> **What is needed**: Set down, exactly as they appear, the lines from the line holding "Reconstruct the object" through the line holding "LEVEL_POINTS = 11", inclusive; output nothing outside that range.

> **Input**:
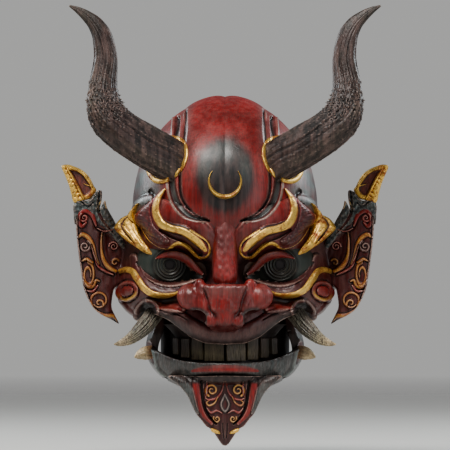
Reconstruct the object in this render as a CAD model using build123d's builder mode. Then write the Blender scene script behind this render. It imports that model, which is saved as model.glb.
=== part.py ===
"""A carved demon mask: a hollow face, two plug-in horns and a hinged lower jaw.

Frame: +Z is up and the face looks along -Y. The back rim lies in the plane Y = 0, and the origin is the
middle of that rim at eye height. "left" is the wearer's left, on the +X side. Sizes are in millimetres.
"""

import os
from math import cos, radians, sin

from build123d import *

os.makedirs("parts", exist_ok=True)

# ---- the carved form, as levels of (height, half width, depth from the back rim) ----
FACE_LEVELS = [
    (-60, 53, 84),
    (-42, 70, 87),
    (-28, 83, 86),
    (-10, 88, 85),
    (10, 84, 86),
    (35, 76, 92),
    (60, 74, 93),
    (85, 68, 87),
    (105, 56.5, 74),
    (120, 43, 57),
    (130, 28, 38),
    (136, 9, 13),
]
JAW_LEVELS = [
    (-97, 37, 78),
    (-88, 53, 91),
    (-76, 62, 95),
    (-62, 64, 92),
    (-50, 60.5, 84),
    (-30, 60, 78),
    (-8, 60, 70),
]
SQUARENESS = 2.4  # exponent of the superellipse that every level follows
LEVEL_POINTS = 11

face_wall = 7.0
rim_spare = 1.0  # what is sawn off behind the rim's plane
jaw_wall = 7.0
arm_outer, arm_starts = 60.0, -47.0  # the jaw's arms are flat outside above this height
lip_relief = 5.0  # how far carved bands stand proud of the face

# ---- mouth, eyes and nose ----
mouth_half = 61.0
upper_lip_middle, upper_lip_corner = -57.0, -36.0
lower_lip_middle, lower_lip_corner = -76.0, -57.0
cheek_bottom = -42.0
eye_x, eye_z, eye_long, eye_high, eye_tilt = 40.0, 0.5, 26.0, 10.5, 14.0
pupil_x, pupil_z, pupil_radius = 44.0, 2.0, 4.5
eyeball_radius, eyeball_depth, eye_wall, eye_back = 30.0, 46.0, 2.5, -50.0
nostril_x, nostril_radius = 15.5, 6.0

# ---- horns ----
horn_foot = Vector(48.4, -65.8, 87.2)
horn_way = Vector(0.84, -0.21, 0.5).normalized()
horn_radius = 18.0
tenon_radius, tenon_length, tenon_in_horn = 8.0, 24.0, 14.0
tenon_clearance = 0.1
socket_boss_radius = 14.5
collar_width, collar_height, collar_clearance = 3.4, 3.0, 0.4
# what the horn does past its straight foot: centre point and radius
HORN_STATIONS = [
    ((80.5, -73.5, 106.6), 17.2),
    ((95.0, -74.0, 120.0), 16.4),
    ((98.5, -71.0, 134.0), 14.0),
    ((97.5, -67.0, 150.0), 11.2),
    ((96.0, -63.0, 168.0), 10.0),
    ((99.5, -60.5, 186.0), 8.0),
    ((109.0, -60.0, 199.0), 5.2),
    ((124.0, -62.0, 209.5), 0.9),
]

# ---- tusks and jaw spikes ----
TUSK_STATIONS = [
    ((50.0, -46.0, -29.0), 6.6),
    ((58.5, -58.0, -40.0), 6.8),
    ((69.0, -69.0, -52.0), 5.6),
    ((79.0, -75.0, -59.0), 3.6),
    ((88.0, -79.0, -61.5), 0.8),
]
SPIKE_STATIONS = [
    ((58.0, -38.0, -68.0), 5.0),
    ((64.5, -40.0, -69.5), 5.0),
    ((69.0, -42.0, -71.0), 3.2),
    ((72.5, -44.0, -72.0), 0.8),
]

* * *

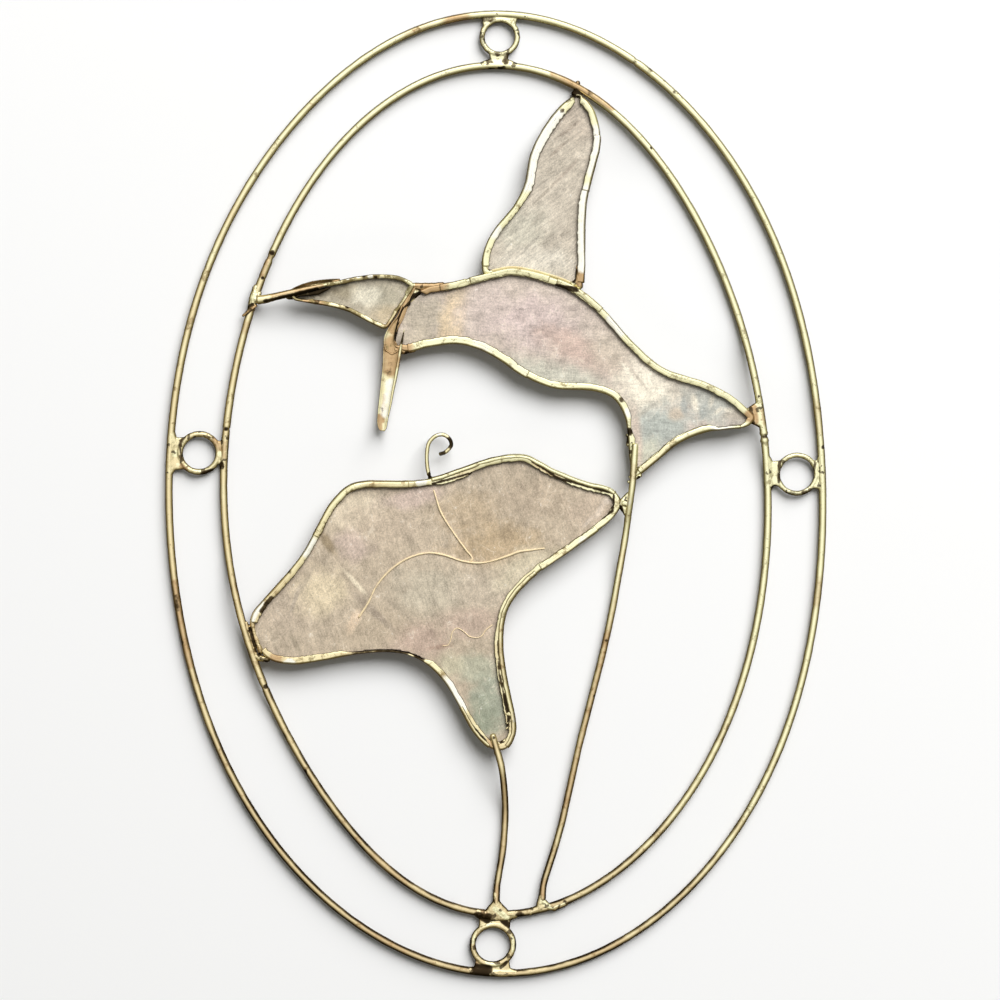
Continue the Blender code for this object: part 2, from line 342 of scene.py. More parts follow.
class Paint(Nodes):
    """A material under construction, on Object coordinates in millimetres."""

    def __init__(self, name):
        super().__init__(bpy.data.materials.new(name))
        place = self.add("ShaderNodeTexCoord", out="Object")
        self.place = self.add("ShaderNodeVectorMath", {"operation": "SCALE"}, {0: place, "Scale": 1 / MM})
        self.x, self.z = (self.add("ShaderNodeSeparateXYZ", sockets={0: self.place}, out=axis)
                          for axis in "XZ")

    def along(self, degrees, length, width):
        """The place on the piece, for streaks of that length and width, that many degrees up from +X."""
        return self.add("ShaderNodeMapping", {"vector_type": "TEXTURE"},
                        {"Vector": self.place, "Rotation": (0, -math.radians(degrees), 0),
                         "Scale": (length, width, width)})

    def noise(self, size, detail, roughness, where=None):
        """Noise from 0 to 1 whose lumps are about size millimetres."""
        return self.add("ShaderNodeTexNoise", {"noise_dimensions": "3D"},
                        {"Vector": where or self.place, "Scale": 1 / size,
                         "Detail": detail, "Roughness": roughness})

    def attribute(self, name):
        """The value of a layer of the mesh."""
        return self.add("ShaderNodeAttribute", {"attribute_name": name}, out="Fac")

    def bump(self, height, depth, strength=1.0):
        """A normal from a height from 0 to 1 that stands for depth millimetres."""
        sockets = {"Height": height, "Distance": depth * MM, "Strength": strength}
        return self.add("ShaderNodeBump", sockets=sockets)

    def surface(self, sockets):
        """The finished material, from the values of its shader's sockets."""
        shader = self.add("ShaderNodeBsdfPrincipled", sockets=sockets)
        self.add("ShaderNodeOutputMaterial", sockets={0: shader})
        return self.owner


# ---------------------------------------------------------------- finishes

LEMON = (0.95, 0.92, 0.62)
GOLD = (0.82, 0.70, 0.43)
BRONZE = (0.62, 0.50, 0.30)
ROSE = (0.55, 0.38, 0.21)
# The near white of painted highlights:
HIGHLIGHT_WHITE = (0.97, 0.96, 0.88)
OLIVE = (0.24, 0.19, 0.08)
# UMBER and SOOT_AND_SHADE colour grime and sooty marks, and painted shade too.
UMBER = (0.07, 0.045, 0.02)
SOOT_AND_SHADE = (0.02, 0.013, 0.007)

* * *

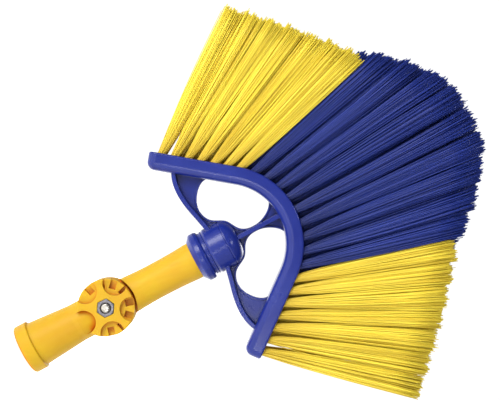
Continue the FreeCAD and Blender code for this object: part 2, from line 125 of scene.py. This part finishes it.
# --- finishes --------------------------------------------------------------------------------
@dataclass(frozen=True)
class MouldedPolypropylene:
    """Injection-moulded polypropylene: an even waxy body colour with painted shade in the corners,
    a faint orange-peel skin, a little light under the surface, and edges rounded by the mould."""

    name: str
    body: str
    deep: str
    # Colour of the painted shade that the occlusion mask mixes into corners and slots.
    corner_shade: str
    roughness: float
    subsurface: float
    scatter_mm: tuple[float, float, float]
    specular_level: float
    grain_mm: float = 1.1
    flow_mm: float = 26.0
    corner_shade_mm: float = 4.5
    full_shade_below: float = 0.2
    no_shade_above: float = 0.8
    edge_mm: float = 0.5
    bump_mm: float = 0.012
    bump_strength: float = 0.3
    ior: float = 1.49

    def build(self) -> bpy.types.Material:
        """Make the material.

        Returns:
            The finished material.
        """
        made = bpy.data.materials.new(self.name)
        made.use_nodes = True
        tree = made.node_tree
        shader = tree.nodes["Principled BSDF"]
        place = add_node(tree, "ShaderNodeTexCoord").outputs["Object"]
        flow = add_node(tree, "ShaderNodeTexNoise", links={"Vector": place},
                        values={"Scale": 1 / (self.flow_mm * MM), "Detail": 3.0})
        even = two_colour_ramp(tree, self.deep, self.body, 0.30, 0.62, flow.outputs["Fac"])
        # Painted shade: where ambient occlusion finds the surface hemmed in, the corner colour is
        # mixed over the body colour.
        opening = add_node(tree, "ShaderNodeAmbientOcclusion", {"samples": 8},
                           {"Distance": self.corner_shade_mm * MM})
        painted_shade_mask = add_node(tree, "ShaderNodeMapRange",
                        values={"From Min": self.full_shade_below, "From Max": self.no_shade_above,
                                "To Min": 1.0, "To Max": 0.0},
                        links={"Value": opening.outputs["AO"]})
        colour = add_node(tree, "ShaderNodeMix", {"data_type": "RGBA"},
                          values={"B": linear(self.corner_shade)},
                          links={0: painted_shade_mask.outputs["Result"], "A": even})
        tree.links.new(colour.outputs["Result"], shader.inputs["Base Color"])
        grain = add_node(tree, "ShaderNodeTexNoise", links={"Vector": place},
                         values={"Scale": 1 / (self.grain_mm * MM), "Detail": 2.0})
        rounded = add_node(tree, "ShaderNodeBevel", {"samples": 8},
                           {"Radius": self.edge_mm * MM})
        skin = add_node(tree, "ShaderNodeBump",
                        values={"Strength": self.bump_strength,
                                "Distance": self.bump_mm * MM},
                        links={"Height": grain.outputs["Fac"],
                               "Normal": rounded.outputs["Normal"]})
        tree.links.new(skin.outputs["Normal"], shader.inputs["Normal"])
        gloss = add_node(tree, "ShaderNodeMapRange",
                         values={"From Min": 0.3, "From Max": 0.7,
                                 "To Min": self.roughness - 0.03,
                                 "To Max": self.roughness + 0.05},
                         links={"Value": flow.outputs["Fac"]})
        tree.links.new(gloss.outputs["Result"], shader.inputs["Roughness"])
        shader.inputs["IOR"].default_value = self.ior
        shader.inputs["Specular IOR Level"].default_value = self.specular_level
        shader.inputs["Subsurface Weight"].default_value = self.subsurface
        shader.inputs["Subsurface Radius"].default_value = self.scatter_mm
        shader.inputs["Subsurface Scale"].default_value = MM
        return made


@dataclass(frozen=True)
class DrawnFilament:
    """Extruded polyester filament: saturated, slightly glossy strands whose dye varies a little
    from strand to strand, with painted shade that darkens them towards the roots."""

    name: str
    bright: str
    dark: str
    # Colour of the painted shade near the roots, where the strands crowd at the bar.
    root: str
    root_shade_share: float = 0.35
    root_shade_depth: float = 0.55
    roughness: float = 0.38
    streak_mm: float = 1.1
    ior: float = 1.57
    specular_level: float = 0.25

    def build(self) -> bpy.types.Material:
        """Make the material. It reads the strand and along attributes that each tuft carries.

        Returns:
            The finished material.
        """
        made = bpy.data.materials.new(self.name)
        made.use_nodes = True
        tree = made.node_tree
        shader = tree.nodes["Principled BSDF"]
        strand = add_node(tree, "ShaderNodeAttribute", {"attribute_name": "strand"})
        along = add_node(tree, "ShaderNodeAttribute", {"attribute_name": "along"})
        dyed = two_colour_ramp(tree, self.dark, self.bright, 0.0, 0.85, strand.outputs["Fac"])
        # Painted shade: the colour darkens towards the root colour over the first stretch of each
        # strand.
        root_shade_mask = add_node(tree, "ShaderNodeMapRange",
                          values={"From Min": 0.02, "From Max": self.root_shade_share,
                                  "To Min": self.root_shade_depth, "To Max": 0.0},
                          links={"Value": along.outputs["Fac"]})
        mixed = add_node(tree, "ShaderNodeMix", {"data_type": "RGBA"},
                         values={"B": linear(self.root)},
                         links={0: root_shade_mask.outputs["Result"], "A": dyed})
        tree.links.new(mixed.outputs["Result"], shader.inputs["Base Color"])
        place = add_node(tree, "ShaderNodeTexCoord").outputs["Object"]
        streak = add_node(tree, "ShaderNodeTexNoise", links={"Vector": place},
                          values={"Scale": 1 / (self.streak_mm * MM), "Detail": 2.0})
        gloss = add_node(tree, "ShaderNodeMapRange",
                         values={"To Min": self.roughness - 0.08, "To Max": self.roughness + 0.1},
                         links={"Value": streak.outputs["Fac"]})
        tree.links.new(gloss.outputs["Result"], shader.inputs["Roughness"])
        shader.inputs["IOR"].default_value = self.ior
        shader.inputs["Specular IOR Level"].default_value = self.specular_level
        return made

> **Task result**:
Reconstruct the object in this render as a CAD model using build123d's builder mode. Then write the Blender scene script behind this render. It imports that model, which is saved as model.glb.
=== part.py ===
"""A carved demon mask: a hollow face, two plug-in horns and a hinged lower jaw.

Frame: +Z is up and the face looks along -Y. The back rim lies in the plane Y = 0, and the origin is the
middle of that rim at eye height. "left" is the wearer's left, on the +X side. Sizes are in millimetres.
"""

import os
from math import cos, radians, sin

from build123d import *

os.makedirs("parts", exist_ok=True)

# ---- the carved form, as levels of (height, half width, depth from the back rim) ----
FACE_LEVELS = [
    (-60, 53, 84),
    (-42, 70, 87),
    (-28, 83, 86),
    (-10, 88, 85),
    (10, 84, 86),
    (35, 76, 92),
    (60, 74, 93),
    (85, 68, 87),
    (105, 56.5, 74),
    (120, 43, 57),
    (130, 28, 38),
    (136, 9, 13),
]
JAW_LEVELS = [
    (-97, 37, 78),
    (-88, 53, 91),
    (-76, 62, 95),
    (-62, 64, 92),
    (-50, 60.5, 84),
    (-30, 60, 78),
    (-8, 60, 70),
]
SQUARENESS = 2.4  # exponent of the superellipse that every level follows
LEVEL_POINTS = 11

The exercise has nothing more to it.